▶
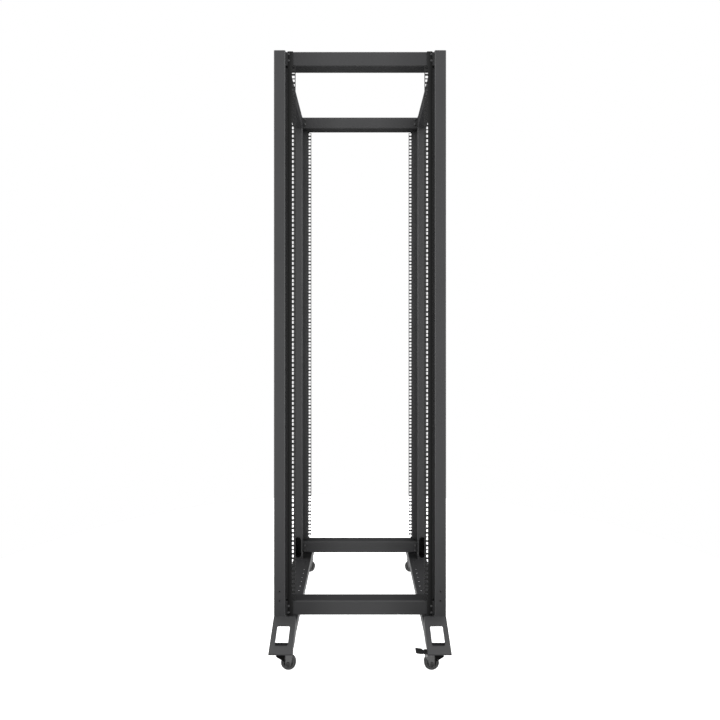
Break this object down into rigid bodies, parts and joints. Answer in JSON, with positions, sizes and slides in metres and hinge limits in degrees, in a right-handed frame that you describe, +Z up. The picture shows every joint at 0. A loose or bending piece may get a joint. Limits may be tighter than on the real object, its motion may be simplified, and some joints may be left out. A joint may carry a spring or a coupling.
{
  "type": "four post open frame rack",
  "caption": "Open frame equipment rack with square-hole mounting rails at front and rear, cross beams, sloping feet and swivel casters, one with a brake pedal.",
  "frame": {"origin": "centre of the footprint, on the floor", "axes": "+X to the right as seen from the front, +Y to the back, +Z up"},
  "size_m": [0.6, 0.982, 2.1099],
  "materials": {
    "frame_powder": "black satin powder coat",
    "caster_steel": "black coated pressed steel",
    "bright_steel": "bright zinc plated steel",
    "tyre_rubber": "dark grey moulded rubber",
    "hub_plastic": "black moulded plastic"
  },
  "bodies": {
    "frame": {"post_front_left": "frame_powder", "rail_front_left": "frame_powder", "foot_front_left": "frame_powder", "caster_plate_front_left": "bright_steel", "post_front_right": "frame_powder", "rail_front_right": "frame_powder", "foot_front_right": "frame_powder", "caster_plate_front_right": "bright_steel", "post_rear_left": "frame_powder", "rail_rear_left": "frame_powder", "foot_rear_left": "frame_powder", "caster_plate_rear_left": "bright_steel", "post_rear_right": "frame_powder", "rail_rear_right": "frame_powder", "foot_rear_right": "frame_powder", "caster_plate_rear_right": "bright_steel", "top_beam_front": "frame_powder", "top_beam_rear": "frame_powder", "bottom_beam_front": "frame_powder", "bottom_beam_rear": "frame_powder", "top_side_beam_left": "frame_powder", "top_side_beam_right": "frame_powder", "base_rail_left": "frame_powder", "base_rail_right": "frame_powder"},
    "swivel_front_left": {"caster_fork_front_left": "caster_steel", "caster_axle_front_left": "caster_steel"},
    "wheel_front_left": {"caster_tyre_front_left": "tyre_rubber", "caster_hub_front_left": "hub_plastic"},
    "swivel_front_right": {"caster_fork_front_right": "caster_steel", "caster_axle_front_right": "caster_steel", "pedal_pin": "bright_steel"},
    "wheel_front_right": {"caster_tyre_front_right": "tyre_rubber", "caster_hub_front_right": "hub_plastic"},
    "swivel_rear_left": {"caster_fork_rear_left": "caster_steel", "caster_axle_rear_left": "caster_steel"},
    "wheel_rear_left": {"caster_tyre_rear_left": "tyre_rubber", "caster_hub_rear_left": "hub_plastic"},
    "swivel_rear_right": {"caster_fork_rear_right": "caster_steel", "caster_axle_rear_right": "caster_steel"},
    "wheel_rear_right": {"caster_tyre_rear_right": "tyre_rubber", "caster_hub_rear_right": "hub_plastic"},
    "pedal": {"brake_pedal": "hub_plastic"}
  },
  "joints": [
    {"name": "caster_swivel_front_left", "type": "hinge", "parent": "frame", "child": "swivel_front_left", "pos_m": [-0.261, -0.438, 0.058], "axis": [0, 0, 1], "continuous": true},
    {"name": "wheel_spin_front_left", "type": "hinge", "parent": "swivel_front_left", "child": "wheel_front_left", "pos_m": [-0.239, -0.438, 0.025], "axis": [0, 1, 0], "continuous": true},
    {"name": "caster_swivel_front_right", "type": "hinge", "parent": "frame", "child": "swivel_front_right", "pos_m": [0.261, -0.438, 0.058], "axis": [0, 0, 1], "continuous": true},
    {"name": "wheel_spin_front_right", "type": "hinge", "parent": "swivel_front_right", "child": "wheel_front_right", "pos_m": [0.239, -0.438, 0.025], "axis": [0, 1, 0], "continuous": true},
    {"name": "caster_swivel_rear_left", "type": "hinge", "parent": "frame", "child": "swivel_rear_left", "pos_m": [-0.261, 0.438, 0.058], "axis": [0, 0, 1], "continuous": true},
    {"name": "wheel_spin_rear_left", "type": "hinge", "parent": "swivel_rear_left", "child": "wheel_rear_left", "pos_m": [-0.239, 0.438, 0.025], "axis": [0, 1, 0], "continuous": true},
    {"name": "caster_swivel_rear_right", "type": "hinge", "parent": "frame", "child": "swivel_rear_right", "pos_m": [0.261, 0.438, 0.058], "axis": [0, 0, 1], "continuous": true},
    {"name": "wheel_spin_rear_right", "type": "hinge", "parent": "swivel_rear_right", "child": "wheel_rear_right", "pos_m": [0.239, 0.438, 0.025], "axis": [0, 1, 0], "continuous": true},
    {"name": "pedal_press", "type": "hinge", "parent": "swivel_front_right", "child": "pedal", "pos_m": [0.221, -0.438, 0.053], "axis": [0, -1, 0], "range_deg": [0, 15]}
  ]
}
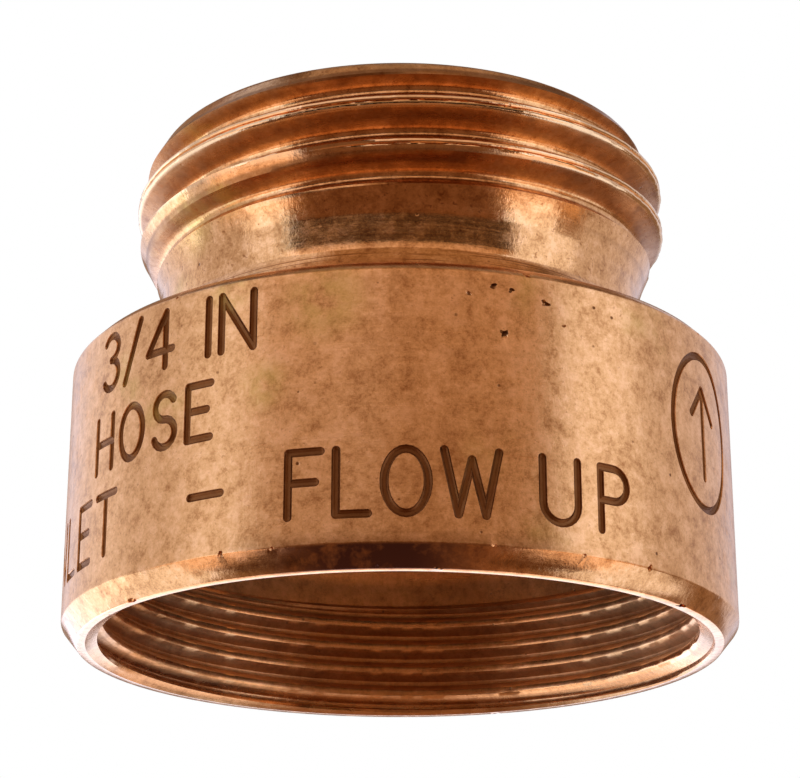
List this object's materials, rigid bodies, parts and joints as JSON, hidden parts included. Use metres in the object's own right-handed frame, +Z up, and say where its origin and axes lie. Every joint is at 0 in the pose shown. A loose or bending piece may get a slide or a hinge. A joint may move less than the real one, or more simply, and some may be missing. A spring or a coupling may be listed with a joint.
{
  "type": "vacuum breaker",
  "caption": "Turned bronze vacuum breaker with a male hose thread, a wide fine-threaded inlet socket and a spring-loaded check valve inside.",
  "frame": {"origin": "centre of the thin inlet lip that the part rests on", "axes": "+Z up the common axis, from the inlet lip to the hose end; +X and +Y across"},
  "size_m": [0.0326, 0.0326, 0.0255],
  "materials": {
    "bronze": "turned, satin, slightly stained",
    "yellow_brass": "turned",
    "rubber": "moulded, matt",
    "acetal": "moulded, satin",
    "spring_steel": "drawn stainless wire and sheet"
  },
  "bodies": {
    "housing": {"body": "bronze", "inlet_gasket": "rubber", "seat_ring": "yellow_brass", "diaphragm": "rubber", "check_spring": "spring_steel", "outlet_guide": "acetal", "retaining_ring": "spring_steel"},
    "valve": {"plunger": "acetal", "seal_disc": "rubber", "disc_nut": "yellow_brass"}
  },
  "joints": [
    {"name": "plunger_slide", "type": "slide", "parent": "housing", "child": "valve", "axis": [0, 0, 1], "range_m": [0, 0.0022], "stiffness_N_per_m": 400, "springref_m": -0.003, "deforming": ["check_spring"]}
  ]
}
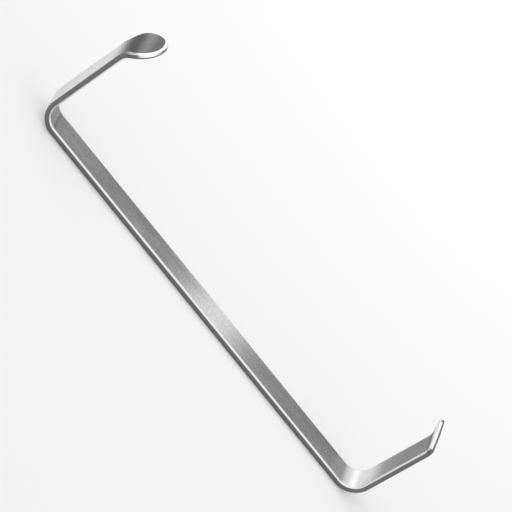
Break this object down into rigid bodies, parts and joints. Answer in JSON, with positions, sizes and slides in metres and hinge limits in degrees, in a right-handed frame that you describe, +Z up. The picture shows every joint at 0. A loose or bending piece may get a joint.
◀
Go through the listing and copy all of it exactly.

» RESULT:
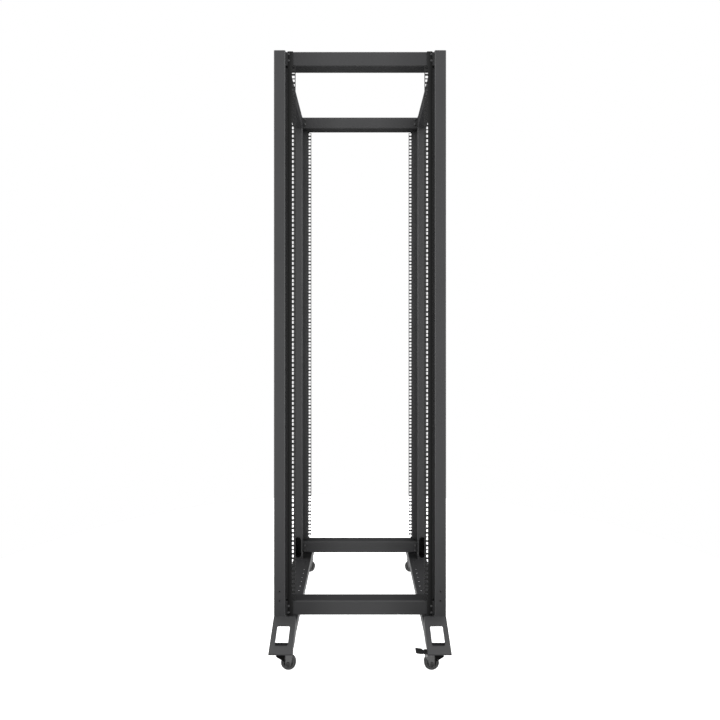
Break this object down into rigid bodies, parts and joints. Answer in JSON, with positions, sizes and slides in metres and hinge limits in degrees, in a right-handed frame that you describe, +Z up. The picture shows every joint at 0. A loose or bending piece may get a joint. Limits may be tighter than on the real object, its motion may be simplified, and some joints may be left out. A joint may carry a spring or a coupling.
{
  "type": "four post open frame rack",
  "caption": "Open frame equipment rack with square-hole mounting rails at front and rear, cross beams, sloping feet and swivel casters, one with a brake pedal.",
  "frame": {"origin": "centre of the footprint, on the floor", "axes": "+X to the right as seen from the front, +Y to the back, +Z up"},
  "size_m": [0.6, 0.982, 2.1099],
  "materials": {
    "frame_powder": "black satin powder coat",
    "caster_steel": "black coated pressed steel",
    "bright_steel": "bright zinc plated steel",
    "tyre_rubber": "dark grey moulded rubber",
    "hub_plastic": "black moulded plastic"
  },
  "bodies": {
    "frame": {"post_front_left": "frame_powder", "rail_front_left": "frame_powder", "foot_front_left": "frame_powder", "caster_plate_front_left": "bright_steel", "post_front_right": "frame_powder", "rail_front_right": "frame_powder", "foot_front_right": "frame_powder", "caster_plate_front_right": "bright_steel", "post_rear_left": "frame_powder", "rail_rear_left": "frame_powder", "foot_rear_left": "frame_powder", "caster_plate_rear_left": "bright_steel", "post_rear_right": "frame_powder", "rail_rear_right": "frame_powder", "foot_rear_right": "frame_powder", "caster_plate_rear_right": "bright_steel", "top_beam_front": "frame_powder", "top_beam_rear": "frame_powder", "bottom_beam_front": "frame_powder", "bottom_beam_rear": "frame_powder", "top_side_beam_left": "frame_powder", "top_side_beam_right": "frame_powder", "base_rail_left": "frame_powder", "base_rail_right": "frame_powder"},
    "swivel_front_left": {"caster_fork_front_left": "caster_steel", "caster_axle_front_left": "caster_steel"},
    "wheel_front_left": {"caster_tyre_front_left": "tyre_rubber", "caster_hub_front_left": "hub_plastic"},
    "swivel_front_right": {"caster_fork_front_right": "caster_steel", "caster_axle_front_right": "caster_steel", "pedal_pin": "bright_steel"},
    "wheel_front_right": {"caster_tyre_front_right": "tyre_rubber", "caster_hub_front_right": "hub_plastic"},
    "swivel_rear_left": {"caster_fork_rear_left": "caster_steel", "caster_axle_rear_left": "caster_steel"},
    "wheel_rear_left": {"caster_tyre_rear_left": "tyre_rubber", "caster_hub_rear_left": "hub_plastic"},
    "swivel_rear_right": {"caster_fork_rear_right": "caster_steel", "caster_axle_rear_right": "caster_steel"},
    "wheel_rear_right": {"caster_tyre_rear_right": "tyre_rubber", "caster_hub_rear_right": "hub_plastic"},
    "pedal": {"brake_pedal": "hub_plastic"}
  },
  "joints": [
    {"name": "caster_swivel_front_left", "type": "hinge", "parent": "frame", "child": "swivel_front_left", "pos_m": [-0.261, -0.438, 0.058], "axis": [0, 0, 1], "continuous": true},
    {"name": "wheel_spin_front_left", "type": "hinge", "parent": "swivel_front_left", "child": "wheel_front_left", "pos_m": [-0.239, -0.438, 0.025], "axis": [0, 1, 0], "continuous": true},
    {"name": "caster_swivel_front_right", "type": "hinge", "parent": "frame", "child": "swivel_front_right", "pos_m": [0.261, -0.438, 0.058], "axis": [0, 0, 1], "continuous": true},
    {"name": "wheel_spin_front_right", "type": "hinge", "parent": "swivel_front_right", "child": "wheel_front_right", "pos_m": [0.239, -0.438, 0.025], "axis": [0, 1, 0], "continuous": true},
    {"name": "caster_swivel_rear_left", "type": "hinge", "parent": "frame", "child": "swivel_rear_left", "pos_m": [-0.261, 0.438, 0.058], "axis": [0, 0, 1], "continuous": true},
    {"name": "wheel_spin_rear_left", "type": "hinge", "parent": "swivel_rear_left", "child": "wheel_rear_left", "pos_m": [-0.239, 0.438, 0.025], "axis": [0, 1, 0], "continuous": true},
    {"name": "caster_swivel_rear_right", "type": "hinge", "parent": "frame", "child": "swivel_rear_right", "pos_m": [0.261, 0.438, 0.058], "axis": [0, 0, 1], "continuous": true},
    {"name": "wheel_spin_rear_right", "type": "hinge", "parent": "swivel_rear_right", "child": "wheel_rear_right", "pos_m": [0.239, 0.438, 0.025], "axis": [0, 1, 0], "continuous": true},
    {"name": "pedal_press", "type": "hinge", "parent": "swivel_front_right", "child": "pedal", "pos_m": [0.221, -0.438, 0.053], "axis": [0, -1, 0], "range_deg": [0, 15]}
  ]
}
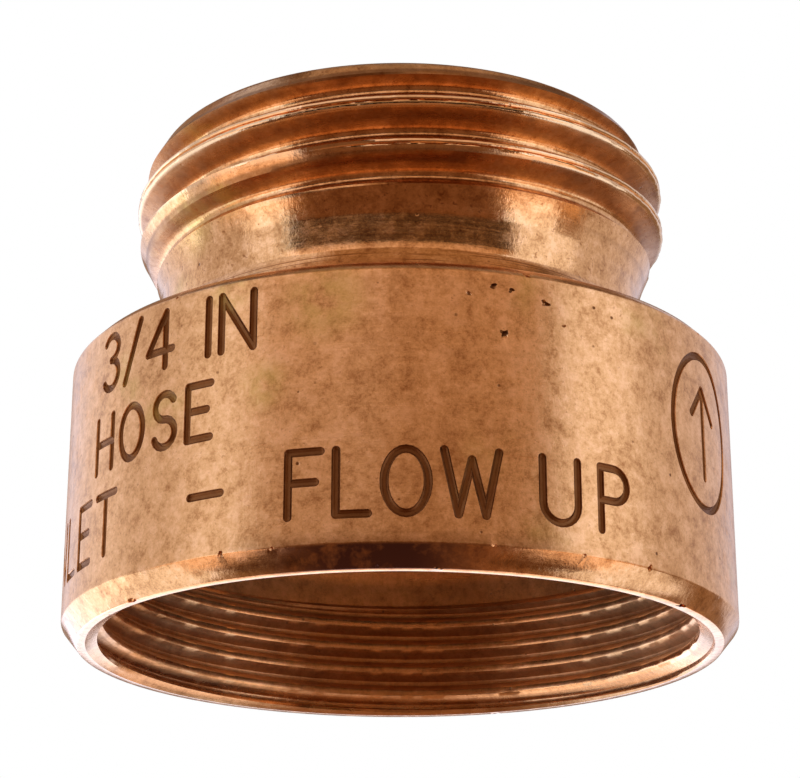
List this object's materials, rigid bodies, parts and joints as JSON, hidden parts included. Use metres in the object's own right-handed frame, +Z up, and say where its origin and axes lie. Every joint is at 0 in the pose shown. A loose or bending piece may get a slide or a hinge. A joint may move less than the real one, or more simply, and some may be missing. A spring or a coupling may be listed with a joint.
{
  "type": "vacuum breaker",
  "caption": "Turned bronze vacuum breaker with a male hose thread, a wide fine-threaded inlet socket and a spring-loaded check valve inside.",
  "frame": {"origin": "centre of the thin inlet lip that the part rests on", "axes": "+Z up the common axis, from the inlet lip to the hose end; +X and +Y across"},
  "size_m": [0.0326, 0.0326, 0.0255],
  "materials": {
    "bronze": "turned, satin, slightly stained",
    "yellow_brass": "turned",
    "rubber": "moulded, matt",
    "acetal": "moulded, satin",
    "spring_steel": "drawn stainless wire and sheet"
  },
  "bodies": {
    "housing": {"body": "bronze", "inlet_gasket": "rubber", "seat_ring": "yellow_brass", "diaphragm": "rubber", "check_spring": "spring_steel", "outlet_guide": "acetal", "retaining_ring": "spring_steel"},
    "valve": {"plunger": "acetal", "seal_disc": "rubber", "disc_nut": "yellow_brass"}
  },
  "joints": [
    {"name": "plunger_slide", "type": "slide", "parent": "housing", "child": "valve", "axis": [0, 0, 1], "range_m": [0, 0.0022], "stiffness_N_per_m": 400, "springref_m": -0.003, "deforming": ["check_spring"]}
  ]
}
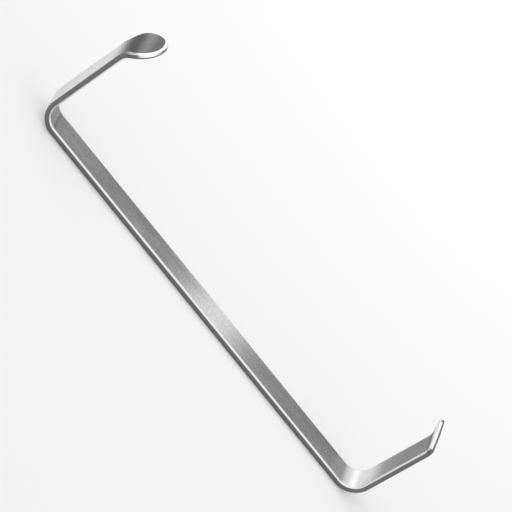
Break this object down into rigid bodies, parts and joints. Answer in JSON, with positions, sizes and slides in metres and hinge limits in degrees, in a right-handed frame that you describe, +Z up. The picture shows every joint at 0. A loose or bending piece may get a joint.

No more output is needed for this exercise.